A1: In relation to the question of whether an employee is a “casual” under section 15A or not, the focus under the FW Act is on assessing the offer of employment and the acceptance of that offer. In light of that focus, providing a print out of the definition in section 15A is unlikely to be as helpful as ensuring that contracts are in compliance with section 15A and any offer of casual work is made in accordance with that contract.
Q2: My company’s enterprise agreement provides for an employee to be classified as a “regular casual” employee. Under my company’s particular enterprise agreement, the employee is essentially guaranteed their regular hours of work, must be notified in writing if they are to be “stood down” when no work is available, and must be paid redundancy benefits if no work is available long term. Could this indicate a “firm advance commitment” of work?
A2: From the limited information you have provided, it appears that there could potentially be an inconsistency or interaction difficulty created by the new amendments to the FW Act and your enterprise agreement content that you have described. Based on the information you have provided, we recommend seeking advice about whether your enterprise agreement does actually provide casuals with a firm advance commitment of ongoing work.
A secondary issue for you may be to consider whether you wish to make an application to the Fair Work Commission for a variation under clause 45 in Schedule 1 of the FW Act. Please contact your usual Piper Alderman ER lawyer or call my number below if you wish to discuss this issue further.
Q3: Where a company engages casuals via an external third party such as a recruitment agency, I understand that the “employer” is the agency. Is this likely to change in your view? There seems to be a risk based on the company not knowing what the agency is saying, or potentially promising, to its employees?

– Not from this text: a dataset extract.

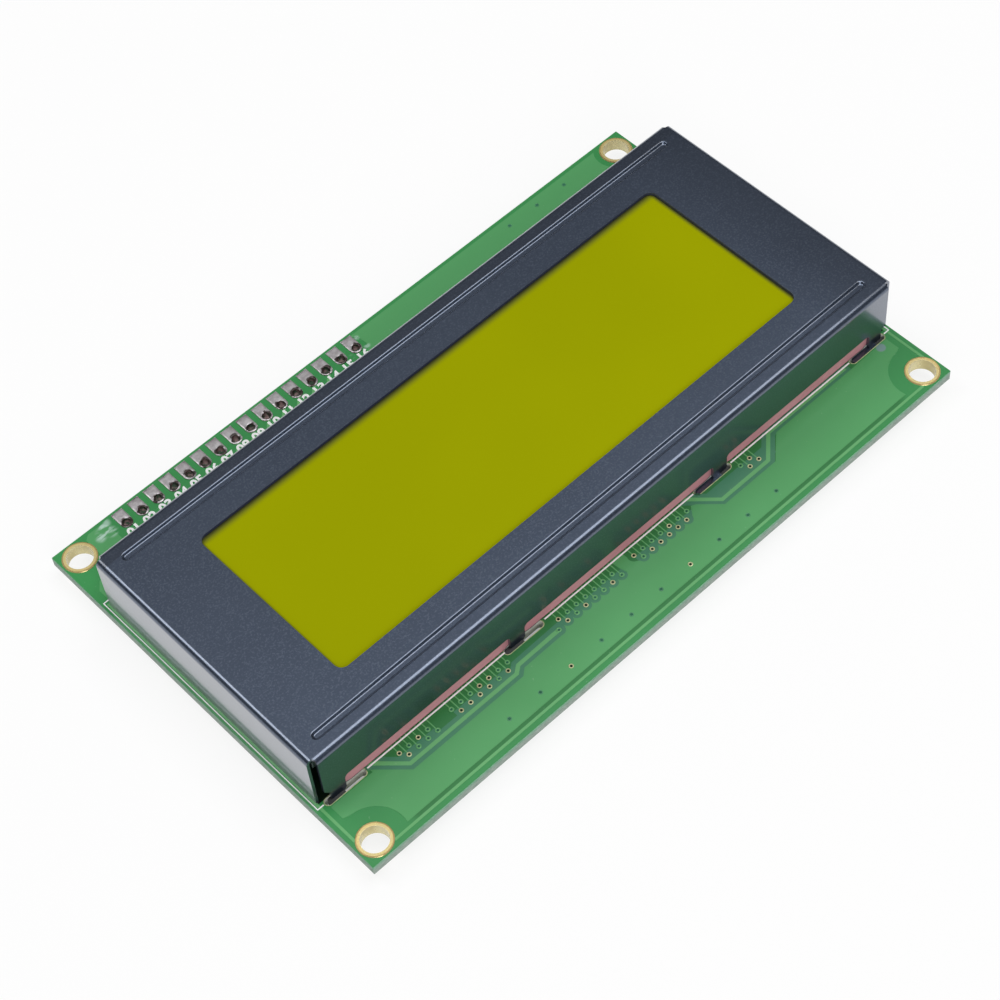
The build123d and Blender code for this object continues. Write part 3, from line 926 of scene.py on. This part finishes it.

A3: This situation normally hinges on whether the agency is a recruiter or labour hire provider providing a temporary worker. Temporary agency workers will often be employed by the agency. However, recruiters normally work to provide direct employees for the entity that is a client of the recruiter.
Whenever an agency employee will be provided on a labour hire basis or on-hire basis, it is necessary to ensure that the local labour hire licensing scheme is complied with (if applicable). Furthermore, it is important to ensure that the contracts between the parties do not generate confusion about the identity of the direct employer. Labour hire was already a high risk relationship if contracts did not adequately establish that the employee was a direct employee of only the labour hire agency. The need to manage these risks is an ongoing issue that has not been substantially changed by the new framework for casuals in the FW Act.
Q4: What constitutes regular hours or regular shifts. For example, would working every Friday morning constitute “regular”?
A4: This really needs to be assessed based on all the circumstances, including how it is rostered week-to-week and period-to-period. We recommend assessing all the circumstances holistically. That said, the example you have given does look like a circumstance that may require an offer of casual conversion if it has continued for 12 months. Please reach out if you require any further advice in relation to your specific circumstances.
Q5: As a labour hire company we cannot offer permanent work. Do we have to influence our clients to offer permanent roles?
A5: Depending on all the circumstances, the capacity of an employer to provide a commitment of ongoing work will be a relevant factor to consider when assessing whether the offer of casual conversion needs to be made. Where the employer has no guarantee of ongoing demand from clients, and a high probability of a downturn in demand, that situation may support an argument there were reasonably foreseeable circumstances justifying not offering casual conversion under the FW Act. We recommend seeking specific advice if you are uncertain in light of the new framework for casual conversion in the FW Act.
Q6: In relation to the requirement to offer casual conversion in certain circumstances under the amendments to the FW Act, could we use a clause in the employment contract to effectively leave the ball in the employee’s hand?
A6: No. If an offer for casual conversion is required to be made at a particular time under the FW Act, then that offer must be made as required by the FW Act. An employer cannot use the original contract of employment to contract out of later making an offer of casual conversion where that offer is required under the FW Act scheme.
Q7: Does the conversion need to be for the same role and salary level?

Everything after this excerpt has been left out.